最後に、10月6日に行われたプレヤーレンの最新コンタクト記録、第823回の要点を一部を紹介する。
▼OPECプラスの減産はペトロドル終焉の序曲か?
それでは早速今回のメインテーマを書く。「OPECプラス」による減産決定が、ドルの基軸通貨体制終焉の序曲となる可能性についてである。
日本でも大きく報道されたので周知だろうが、10月5日、石油輸出国機構(OPEC)とロシアなど非加盟産油国で構成する「OPECプラス」は閣僚級会合で、11月から日量200万バレルの減産を実施することで合意した。
この減産幅は世界需要の2%に相当し、2020年の新型コロナウイルスのパンデミック以来、最も大幅なものとなる。大幅減産を発表する数日前、米政府はサウジアラビアと湾岸の主要生産国に減産を1カ月先送りするよう求めていた。だがアメリカへの答えは断固とした「ノー」だった。
この減産は、原油価格の反転上昇につながる可能性がある。そして、大幅な減産が原油価格の上昇を引き起こした場合、中間選挙を控えた米バイデン政権を刺激する可能性が高いと見られている。戦略備蓄の追加放出のほか、「石油生産輸出カルテル禁止(NOPEC)法案」への支持が拡大する可能性もある。
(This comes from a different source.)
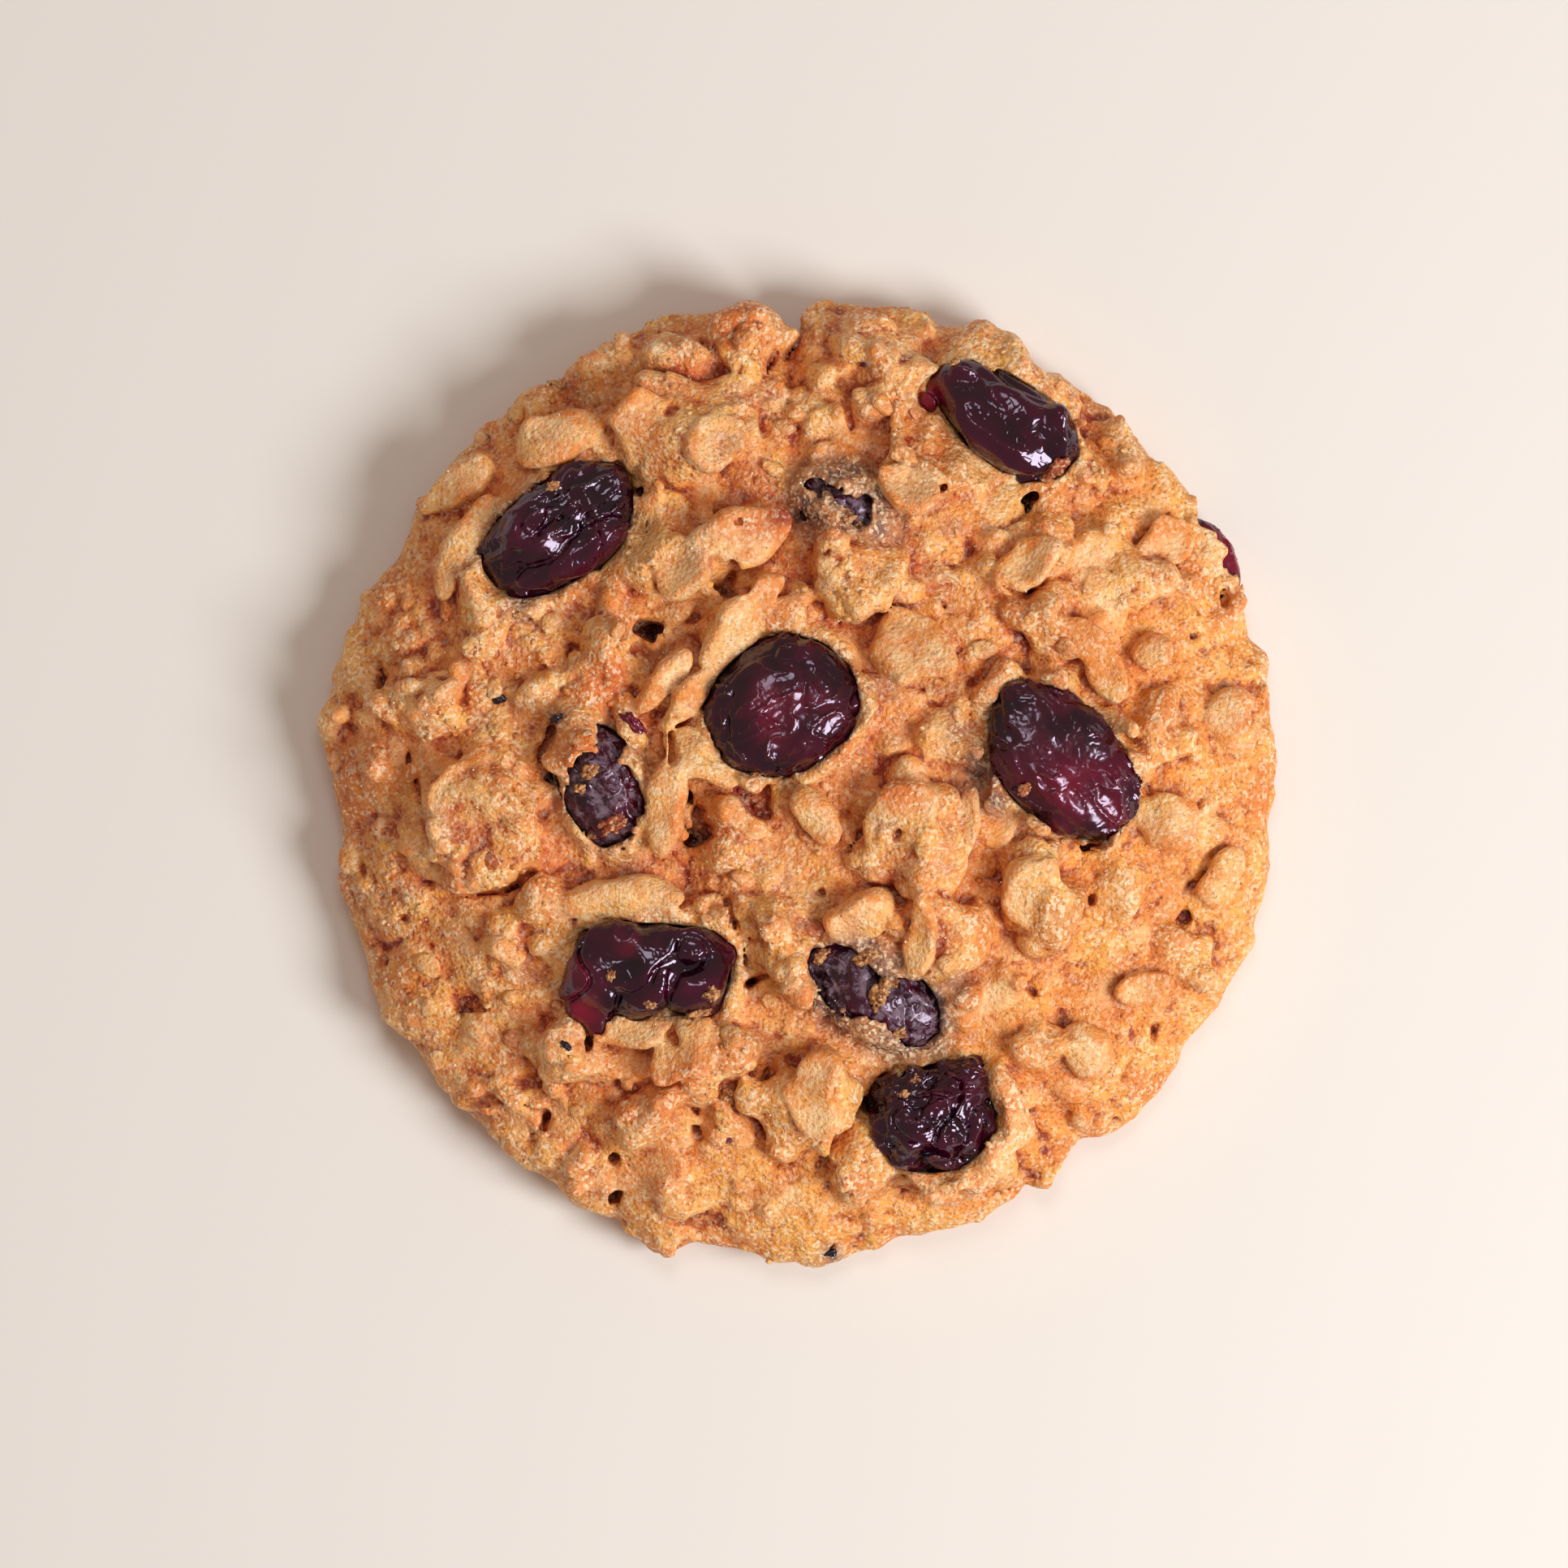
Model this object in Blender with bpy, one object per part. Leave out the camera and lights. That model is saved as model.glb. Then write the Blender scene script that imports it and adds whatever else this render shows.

この減産の決定は、欧米の厳しい経済制裁下にあり、経済を安定させるため、エネルギー価格の高止まりを望むロシアの意向も反映したものとなった。これで、欧米が目指すロシアへの経済制裁の効果は減じられることにもなる。
●アメリカの怒り
こうした動きにバイデン政権は強い不快感を示し、反撃する姿勢を明確にした。16日、サリバン米大統領補佐官は、アメリカとサウジアラビアの関係見直しを巡り、バイデン大統領の選択肢には「サウジへの安全保障支援に対するアプローチ変更」が含まれるとの認識を明らかにした。
サウジアラビアは戦後70年間、アメリカの中東におけるパートナーであり、中東政策の拠点である。1990年の湾岸危機以来、自国防衛のために米軍を受け入れてもいる。イスラム原理主義的傾向の強い国内保守層の反対で2003年には米軍は撤退したが、2019年には再度駐留している。また、サウジアラビア軍の兵器の多くはアメリカが供与したものだ。アメリカとの同盟関係は、サウジアラビアの安全保障の機軸である。